Cnidaria, the phylum in which sea anemones are classified, is the most closely related to Bilateria, which includes animals with bilateral symmetry such as humans, having diverged from their last common ancestor 748 to 604 million years ago.

Hair cells are the sensory receptors of the auditory system in humans and other vertebrates. These cells have bundles of finger-like organelles called stereocilia that detect mechanical stimuli, specifically the vibrations we perceive as sound. Pou-iv is required for the development of hair cells in mammals; we know this because mice with pou-iv knocked out are deaf.

The tentacles of the starlet sea anemone include comparable mechanosensory hair cells that detect movement. However, nothing was known about the pou-iv gene in anemones and what, if any, role it performed in sensory development.

A team of researchers led by University of Arkansas biologist Ethan Ozment wanted to figure out what the gene was doing. The best way to do this is to use the CRISPR-Cas9 gene-editing tool to disable the gene and then observe what happens. So that's what the group did.

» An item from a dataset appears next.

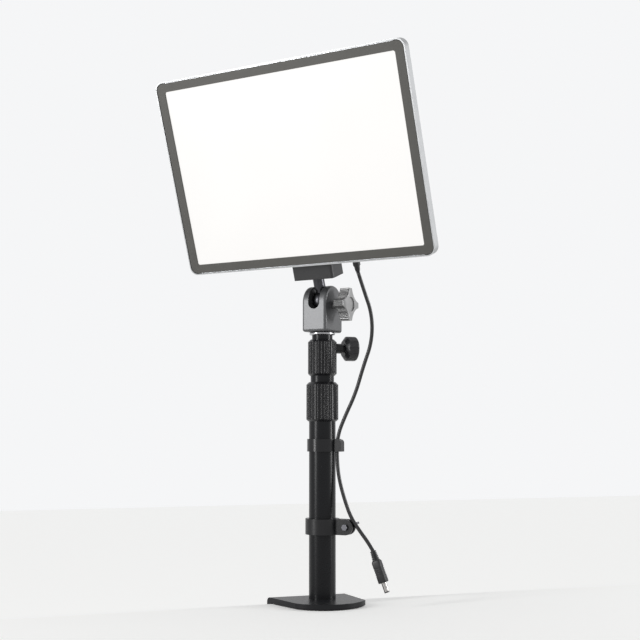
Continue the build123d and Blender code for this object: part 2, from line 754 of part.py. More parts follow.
def lock_collar(radius, span, seat_r, inner_r, seat_z, collet_l):
    """Fluted sleeve: turns on the outer tube, closes the collet on the inner one."""
    low, high = span
    chamfer_low, chamfer_top = COLLAR_FOOT_CHAMFER, COLLAR_CHAMFER
    body = revolved(
        [
            (0, low),
            (radius - chamfer_low, low),
            (radius, low + chamfer_low),
            (radius, high - chamfer_top),
            (radius - chamfer_top, high),
            (0, high),
        ]
    )
    flute = rod(FLUTE_R, low + chamfer_low, high - chamfer_top, radius + FLUTE_R - FLUTE_DEPTH)
    body -= around(flute, FLUTE_COUNT)
    body -= rod(seat_r + SLIP, low - OPEN_CUT, seat_z + SLIP)
    body -= rod(radius - COLLAR_THREAD_WALL, seat_z, seat_z + collet_l + SLIP)
    return body - rod(inner_r + SLIP, low, high + OPEN_CUT)


def upper_lock_collar():
    """Upper collar, with the boss that the thumb screw runs in."""
    body = lock_collar(UPPER_COLLAR_R, UPPER_COLLAR_Z, MID_R, TOP_R, MID_TOP, UPPER_COLLET_L)
    root = UPPER_COLLAR_R - COLLAR_THREAD_WALL / 2
    body += Pos(0, 0, THUMB_Z) * to_x(rod(THUMB_BOSS_R, root, THUMB_BOSS_END))
    return body - Pos(0, 0, THUMB_Z) * to_x(rod(THUMB_THREAD_R + FIT, 0, 2 * UPPER_COLLAR_R))


def thumb_screw():
    return Pos(0, 0, THUMB_Z) * to_x(rod(THUMB_THREAD_R, TOP_R + SLIP, THUMB_SHAFT_END + THUMB_SCREW_IN))


def thumb_knob():
    end = THUMB_SHAFT_END + THUMB_KNOB_L
    grip = rod(THUMB_KNOB_R, THUMB_SHAFT_END + THUMB_CONE_L, end)
    flute = rod(FLUTE_R, THUMB_SHAFT_END, end + OPEN_CUT, THUMB_KNOB_R + FLUTE_R - FLUTE_DEPTH)
    grip = fillet(grip.faces().sort_by(Axis.Z)[-1].edges(), THUMB_DOME_R)
    grip += Pos(0, 0, THUMB_SHAFT_END) * Cone(THUMB_CONE_R, THUMB_KNOB_R, THUMB_CONE_L, align=LOW)
    grip -= around(flute, THUMB_FLUTES)
    grip += rod(THUMB_SHAFT_R, THUMB_BOSS_END + SLIP, THUMB_SHAFT_END + THUMB_CONE_L)
    grip -= rod(THUMB_THREAD_R + FIT / 2, 0, THUMB_SHAFT_END + THUMB_SCREW_IN)
    return Pos(0, 0, THUMB_Z) * to_x(grip)


def top_plug():
    inner = TOP_R - TOP_WALL - FIT
    body = rod(inner, POLE_TOP - TOP_PLUG_L, POLE_TOP) + rod(TOP_R, POLE_TOP - TOP_PLUG_RIM_T, POLE_TOP)
    return body + rod(THREAD_R, POLE_TOP, POLE_TOP + BASE_RING_T + BASE_RING_GAP + STUD_L - OPEN_CUT)


def upper_cable_clip():
    low, high = CLIP_Z
    outer = MAIN_R + CLIP_WALL
    lobe_w = CLIP_CHANNEL_W + 2 * CLIP_WALL
    end = CLIP_CHANNEL_END + CLIP_WALL
    lobe = slab(0, end, -lobe_w / 2, lobe_w / 2, low, high)
    corners = lobe.edges().filter_by(Axis.Y).group_by(Axis.X)[-1]
    lobe = fillet(corners.sort_by(Axis.Z)[-1], CLIP_LOBE_R)
    body = rod(outer, low, high) + lobe
    body -= rod(MAIN_R + FIT, low - OPEN_CUT, high + OPEN_CUT)
    half = CLIP_CHANNEL_W / 2
    body -= slab(0, CLIP_CHANNEL_END, -half, half, low - OPEN_CUT, high + OPEN_CUT)
    mouth = CLIP_CHANNEL_END - CLIP_MOUTH_W
    body -= slab(mouth, CLIP_CHANNEL_END, 0, lobe_w, low - OPEN_CUT, high + OPEN_CUT)
    return body


def cable_collar():
    low, high = COLLAR_Z
    width = EAR_GAP + 2 * EAR_T
    end_r = (high - low) / 2
    ears = slab(0, EAR_BOLT_AT, -width / 2, width / 2, low, high)
    ears += Pos(EAR_BOLT_AT, -width / 2, COLLAR_MID) * to_y(Cylinder(end_r, width, align=LOW))
    body = rod(MAIN_R + COLLAR_WALL, low, high) + ears
    body -= rod(MAIN_R + FIT, low - OPEN_CUT, high + OPEN_CUT)
    body -= slab(0, 2 * EAR_BOLT_AT, -EAR_GAP / 2, EAR_GAP / 2, low - OPEN_CUT, high + OPEN_CUT)
    return body - pin_y(EAR_BOLT_R + FIT, EAR_BOLT_AT, COLLAR_MID, -width, width)


def collar_bolt():
    face = EAR_GAP / 2 + EAR_T
    head = RegularPolygon(BOLT_HEAD_R, 6)
    bolt = Pos(EAR_BOLT_AT, -face, COLLAR_MID) * extrude(Plane.XZ * head, BOLT_HEAD_T)
    return bolt + pin_y(EAR_BOLT_R, EAR_BOLT_AT, COLLAR_MID, -face, BOLT_END)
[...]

They injected a Cas9 protein cocktail into fertilized starlet sea anemone eggs to remove the pou-iv gene and then studied the developing embryos as well as the grown, mutated anemones.

"This study is exciting because it not only opens a new field of research into how mechanosensation develops and functions in a sea anemone... but it also tells us that the building blocks of our sense of hearing have ancient evolutionary roots dating back hundreds of millions of years into the Precambrian," said Nagayasu Nakanishi, a biologist at the University of Arkansas.

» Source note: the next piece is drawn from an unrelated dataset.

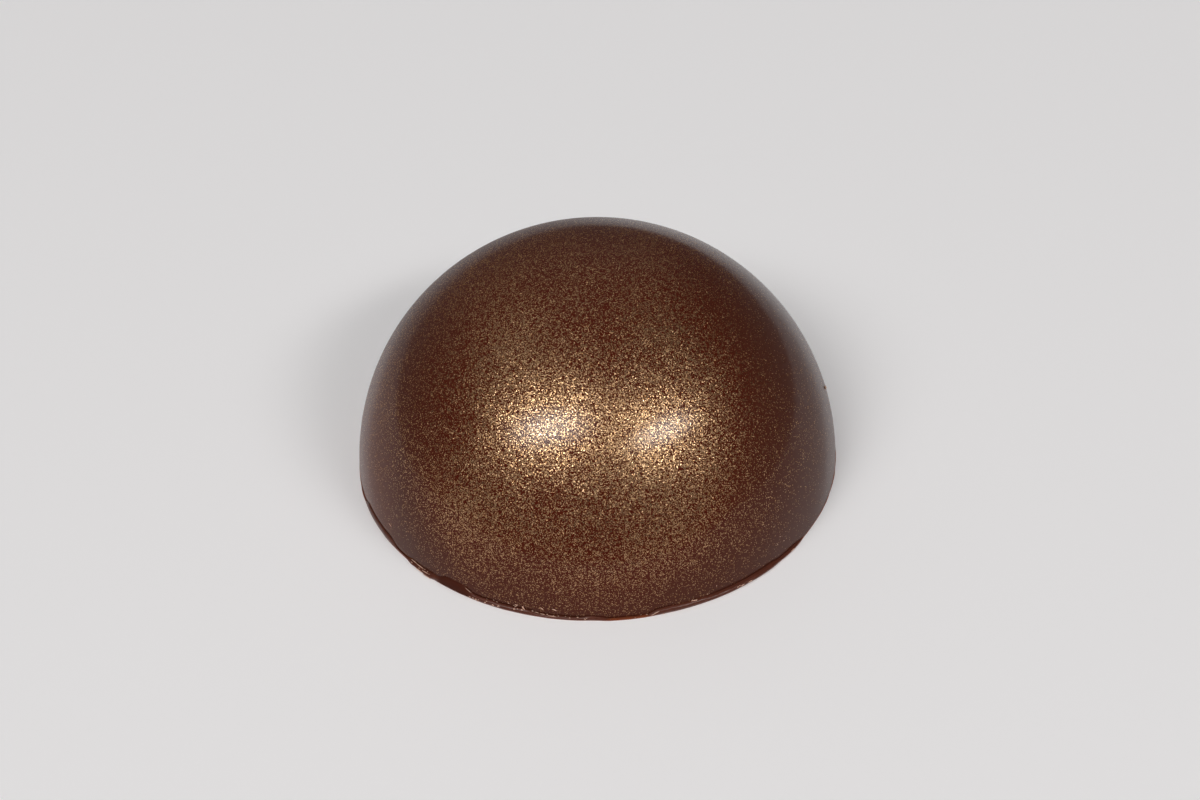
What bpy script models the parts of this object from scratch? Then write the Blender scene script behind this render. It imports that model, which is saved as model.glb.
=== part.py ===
"""Half-sphere chocolate praline: a gold-dusted dome on its thin capping layer.

Metres, +Z up. The origin is the middle of the flat underside. Azimuths are in degrees:
0 is the front (-Y), 90 the right side (+X), 180 the back.
"""

import math

import bmesh
import bpy

MM = 0.001

# Driving dimensions
DOME_RADIUS = 15.0 * MM  # half-sphere mould, 30 mm across
LAYER_THICKNESS = 0.35 * MM  # capping layer, away from the rim
JOINT_GAP = 0.1 * MM  # fine groove between the dusted film and the capping layer
RIM_BLEND = 1.5 * MM  # how far in from the rim the layer's top follows the uneven seam
OVERHANG_LEAST = 0.03 * MM  # the layer stands this proud of the dome where its edge is thinnest
OVERHANG_PER_HEIGHT = 0.25  # and more where the edge is higher
BELLY_SHARE = 0.35  # the edge is widest at this share of its height
UNDERCUT = 0.05 * MM  # the flat underside stops this far inside the widest line

# The capping layer's bare edge, round the rim: from azimuth, to azimuth, height of the seam.
# Between two stretches the seam rises or falls smoothly.
RIM_STRETCHES = (
    (-105, -77, 0.12 * MM),  # scraped thin, left side
    (-70, -58, 0.42 * MM),  # lip pressed out, left
    (-55, -53, 0.18 * MM),  # pinch
    (-49, -43, 0.36 * MM),  # fractured lip
    (-39, -34, 0.82 * MM),  # bare patch where the film has come away
    (-30, -18, 0.38 * MM),  # crumbly lip
    (-14, -3, 0.20 * MM),  # thin edge, front
    (2, 10, 0.12 * MM),  # scraped thin, front
    (16, 44, 0.42 * MM),  # lip, front right
    (56, 98, 0.12 * MM),  # scraped thin, right side
    (112, 150, 0.32 * MM),  # lip, back right
    (162, 176, 0.18 * MM),  # thin edge, back
    (190, 238, 0.36 * MM),  # lip, back left
)

# Facets
SEGMENTS = 120
DOME_RINGS = 24
FLAT_RING_SHARE = 0.55  # one ring part of the way out keeps the level faces even

# Finishes: base colour (linear), metallic, roughness
DUSTED_CHOCOLATE = ((0.117, 0.052, 0.028, 1.0), 0.3, 0.35)
BARE_CHOCOLATE = ((0.062, 0.022, 0.013, 1.0), 0.0, 0.4)


def smooth_step(share):
    """0 below 0, 1 above 1, and an even S between."""
    share = min(max(share, 0.0), 1.0)
    return share * share * (3.0 - 2.0 * share)


def seam_height(azimuth):
    """Height of the bare edge's upper line at an azimuth in degrees."""
    first = RIM_STRETCHES[0]
    place = (azimuth - first[0]) % 360.0 + first[0]
    following = RIM_STRETCHES[1:] + ((first[0] + 360, first[1] + 360, first[2]),)
    for (_, end, height), (next_start, _, next_height) in zip(RIM_STRETCHES, following):
        if place <= end:
            return height
        if place < next_start:
            share = (place - end) / (next_start - end)
            return height + (next_height - height) * smooth_step(share)
    return first[2]


def sphere_radius(height):
    """Radius of the dome's outside at a height above the base plane."""
    return math.sqrt(DOME_RADIUS**2 - height**2)


def foot_radius(azimuth):
    """Widest reach of the capping layer's edge."""
    return DOME_RADIUS + OVERHANG_LEAST + OVERHANG_PER_HEIGHT * seam_height(azimuth)


def layer_top(azimuth, share):
    """Top of the capping layer, from level (share 0) to the seam (share 1)."""
    seam = seam_height(azimuth)
    return LAYER_THICKNESS + (seam - LAYER_THICKNESS) * smooth_step(share)


def joint_rings(lift):
    """Rings of the face where dome and layer meet, from the seam inwards, raised by lift."""

    def ring_at(share):
        def point(azimuth):
            edge = sphere_radius(seam_height(azimuth) + lift)
            radius = edge - RIM_BLEND * (1.0 - share)
            return radius, layer_top(azimuth, share) + lift

        return point

    def level_ring(_azimuth):
        return FLAT_RING_SHARE * DOME_RADIUS, LAYER_THICKNESS + lift

    return [ring_at(1.0), ring_at(0.5), ring_at(0.0), level_ring]


def dome_rings():
    """Rings of the dome's round outside, from the seam up to just under the top."""

    def ring_at(share):
        def point(azimuth):
            lowest = math.asin((seam_height(azimuth) + JOINT_GAP) / DOME_RADIUS)
            elevation = lowest + (math.pi / 2 - lowest) * share
            return DOME_RADIUS * math.cos(elevation), DOME_RADIUS * math.sin(elevation)

        return point

    return [ring_at(index / DOME_RINGS) for index in range(1, DOME_RINGS)]


def edge_rings():
    """Rings of the capping layer's bare edge, from the underside up to below the seam."""

    def level_ring(_azimuth):
        return FLAT_RING_SHARE * DOME_RADIUS, 0.0

    def underside(azimuth):
        return foot_radius(azimuth) - UNDERCUT, 0.0

    def belly(azimuth):
        return foot_radius(azimuth), BELLY_SHARE * seam_height(azimuth)

    def shoulder(azimuth):
        height = (1.0 + BELLY_SHARE) / 2 * seam_height(azimuth)
        return (foot_radius(azimuth) + sphere_radius(height)) / 2, height

    return [level_ring, underside, belly, shoulder]


def turned_body(name, low_pole, rings, high_pole, finish):
    """A closed body through rings of (radius, height), between two points on the axis."""
    body = bmesh.new()
    bottom = body.verts.new((0.0, 0.0, low_pole))
    top = body.verts.new((0.0, 0.0, high_pole))
    loops = []
    for point in rings:
        loop = []
        for step in range(SEGMENTS):
            azimuth = 360.0 * step / SEGMENTS
            radius, height = point(azimuth)
            turn = math.radians(azimuth)
            loop.append(body.verts.new((radius * math.sin(turn), -radius * math.cos(turn), height)))
        loops.append(loop)
    for step in range(SEGMENTS):
        after = (step + 1) % SEGMENTS
        body.faces.new((bottom, loops[0][after], loops[0][step]))
        for lower, upper in zip(loops, loops[1:]):
            body.faces.new((lower[step], lower[after], upper[after], upper[step]))
        body.faces.new((top, loops[-1][step], loops[-1][after]))
    bmesh.ops.triangulate(body, faces=body.faces)
    bmesh.ops.recalc_face_normals(body, faces=body.faces)
    mesh = bpy.data.meshes.new(name)
    body.to_mesh(mesh)
    body.free()
    mesh.shade_smooth()
    mesh.set_sharp_from_angle(angle=math.radians(35))
    mesh.materials.append(finish)
    piece = bpy.data.objects.new(name, mesh)
    bpy.context.scene.collection.objects.link(piece)
    return piece


def chocolate(name, look):
    """A Principled material of one colour, metallic value and roughness."""
    colour, metallic, roughness = look
    material = bpy.data.materials.new(name)
    material.use_nodes = True
    surface = material.node_tree.nodes["Principled BSDF"]
    surface.inputs["Base Color"].default_value = colour
    surface.inputs["Metallic"].default_value = metallic
    surface.inputs["Roughness"].default_value = roughness
    return material


def dusted_dome():
    """The half-sphere, solid to the joint with the capping layer."""
    underside = joint_rings(JOINT_GAP)[::-1]
    rings = underside + dome_rings()
    level = LAYER_THICKNESS + JOINT_GAP
    finish = chocolate("dusted_chocolate", DUSTED_CHOCOLATE)
    return turned_body("dusted_dome", level, rings, DOME_RADIUS, finish)


def base_layer():
    """The thin layer that caps the mould, flat underneath and bare at its edge."""
    rings = edge_rings() + joint_rings(0.0)
    finish = chocolate("bare_chocolate", BARE_CHOCOLATE)
    return turned_body("base_layer", 0.0, rings, LAYER_THICKNESS, finish)


for leftover in list(bpy.data.objects):
    bpy.data.objects.remove(leftover, do_unlink=True)
dusted_dome()
base_layer()
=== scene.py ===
# %% [markdown]
# # A half-sphere chocolate praline
#
# A moulded praline is a thin dome of tempered chocolate, cast in a polished mould that was first
# brushed with gold lustre dust, and closed underneath with a capping layer that is scraped flat.
# The lesson loads the praline's solids as a fixed frame and dresses them: the dusted dome, the bare
# edge of the capping layer, and the crumbs that the scraper leaves on the rim.

# %% Load the frame
import math
import random

import bpy
import numpy as np
from mathutils import Matrix, Quaternion, Vector, noise


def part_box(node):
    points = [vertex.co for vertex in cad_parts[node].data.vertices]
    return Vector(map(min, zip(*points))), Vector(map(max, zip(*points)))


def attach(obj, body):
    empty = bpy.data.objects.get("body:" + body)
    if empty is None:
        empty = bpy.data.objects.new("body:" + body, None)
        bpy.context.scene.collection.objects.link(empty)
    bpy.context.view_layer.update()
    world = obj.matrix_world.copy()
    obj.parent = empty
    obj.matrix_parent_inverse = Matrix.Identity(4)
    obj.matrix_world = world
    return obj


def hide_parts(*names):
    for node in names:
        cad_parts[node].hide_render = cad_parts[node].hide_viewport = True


MM = 0.001
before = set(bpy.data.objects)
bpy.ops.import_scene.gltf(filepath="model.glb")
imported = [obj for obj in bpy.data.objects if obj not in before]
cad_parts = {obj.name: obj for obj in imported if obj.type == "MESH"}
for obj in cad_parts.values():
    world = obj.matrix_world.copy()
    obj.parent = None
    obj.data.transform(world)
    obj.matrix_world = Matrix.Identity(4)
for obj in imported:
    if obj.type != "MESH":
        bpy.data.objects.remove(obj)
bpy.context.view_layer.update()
dome_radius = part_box("dusted_dome")[1].z
print("nodes:", sorted(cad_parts))
print("dome radius, mm:", round(dome_radius / MM, 2))

# %% [markdown]
# ## The rim
#
# Where the dome meets the capping layer, a strip of bare chocolate shows. The scraper leaves it
# uneven: pressed out into a lip here, pinched or broken there. Dragging hundreds of corners by hand
# would be slow, so its height is described once, as stretches round the rim, and both pieces
# follow that one description. Azimuth 0 is the front and 90 is the right side.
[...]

The mutant anemones had aberrant tentacular hair cell growth and no sensitivity to touch as compared to wild-type control anemones. The anemones were unable to feel mechanical stimuli via their hair cells without pou-iv.

Furthermore, knocking down pou-iv in anemones greatly inhibited a gene that is extremely similar to the one that produces polycystin invertebrates, which is necessary for fluid flow sensing in kidneys. Although sea anemones do not have kidneys, the capacity to detect fluid movement might be beneficial to marine species.

"How early the significance of pou-iv in mechanoreceptor differentiation originated in animal evolution is uncertain," the researchers stated in their report, "and requires comparative data from placozoans and sponges, which are lacking."

The findings suggest that pou-iv played a role in the development of mechanosensory cells in the common ancestor of Cnidaria and Bilateria, according the researchers. To trace the gene back even further, data from other phyla with earlier divergence points will be needed.